Student or Learner
Is there no one to anwser this question? Kindly solve this problem for me.
"Could" and "would" both are used for a request. But I do not know When "could" and When "would" will be used for a request. For example in the following sentences;
1: Would you give me your car? (What is the logic of using would here?)
2: Could you give me your car? (What is the logic of using could here?)
As I am very fresh to English language, kindly clear my concept. This question has been pending for 02 days.
Last edited by Jadoon 84; 26-Aug-2010 at 10:14. Reason: Not getting anwser
----- I am not an ESL teacher -----
Maybe you would like to read this interesting related thread:
By the way, the verb "give" in your original sentence sounds a bit abrupt, but of course it really depends on context.
Both are correct, depending on the context
"Could you give me your car?" means "Are you able to give me your car?"
Use "Would you give me your car?" in a hypothetical situation, such as "Would you give me your car if I had an emergency?" (Second conditional.)
I want to amend my earlier reply. Could you give me your car should not be used as could is generally the past tense of can. Can you give me your car is correct and means "are you able to..."
Hello, Mr. Jadoon.
(1) As Ymnisky said, these two expressions are often interchangeable in requests.
One very good book used by many teachers (The Grammar Book by
Mesdames Celce-Murcia and Larsen-Freeman) says that
maybe there is a little difference.
If I understand their explanation correctly, the difference is
something like this:
Can/Could (more polite) you lend me your car this weekend?
= Is it possible?
Yes, I can. (I am not using my car this weekend.)
No, I can't. (I am driving my girlfriend to her parents' home
this weekend. Sorry.)
(NOTE: Do not answer with could/couldn't.)

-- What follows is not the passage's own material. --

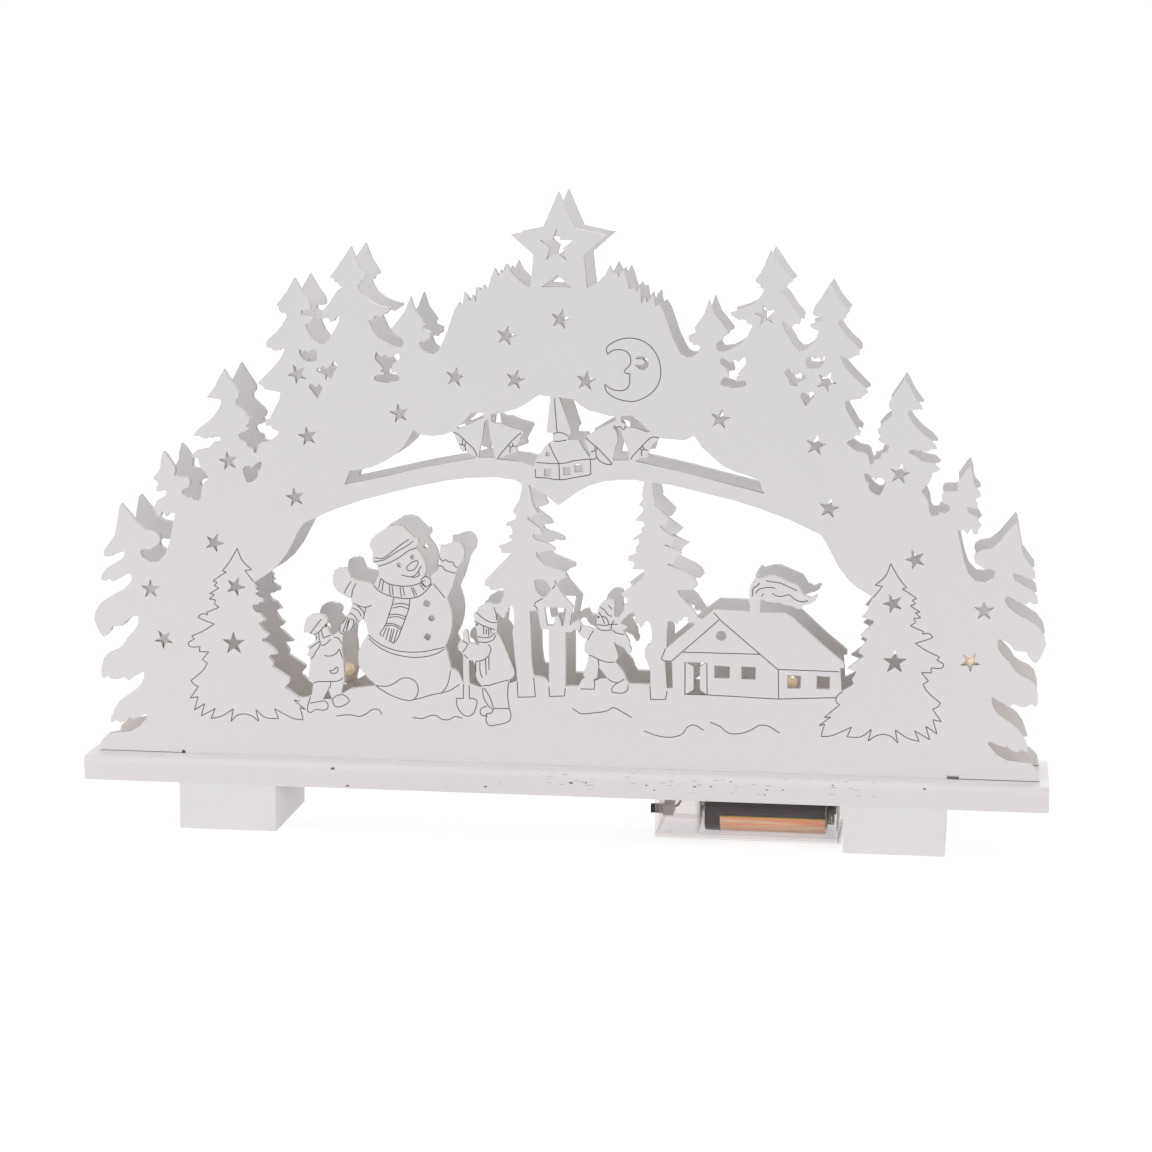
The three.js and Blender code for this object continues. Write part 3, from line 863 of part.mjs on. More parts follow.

Will/would (more polite) you lend me your car this weekend?
= Are you willing (happy, ready, etc.) to do it?.
Yes, I will. You are my best friend. I am always willing to help you.
No, I won't. I do not like you. I am not willing (not ready) to help you.
(NOTE: Do not answer with would/wouldn't.)
THANK YOU for your question. It helped me to better understand English.
EDIT: I did not read through the whole thread at first, however, now I have done this, it would seem that TheParser and I agreed with one another.
'Would you give me your car?' That is close to 'do you WANT to give me your car?'. It just sounds like a will.
'Could you give me your car?' That would go as follows 'is there any possibility for you to give me your car'. It would seem to be an ability.
Last edited by philadelphia; 26-Aug-2010 at 23:42.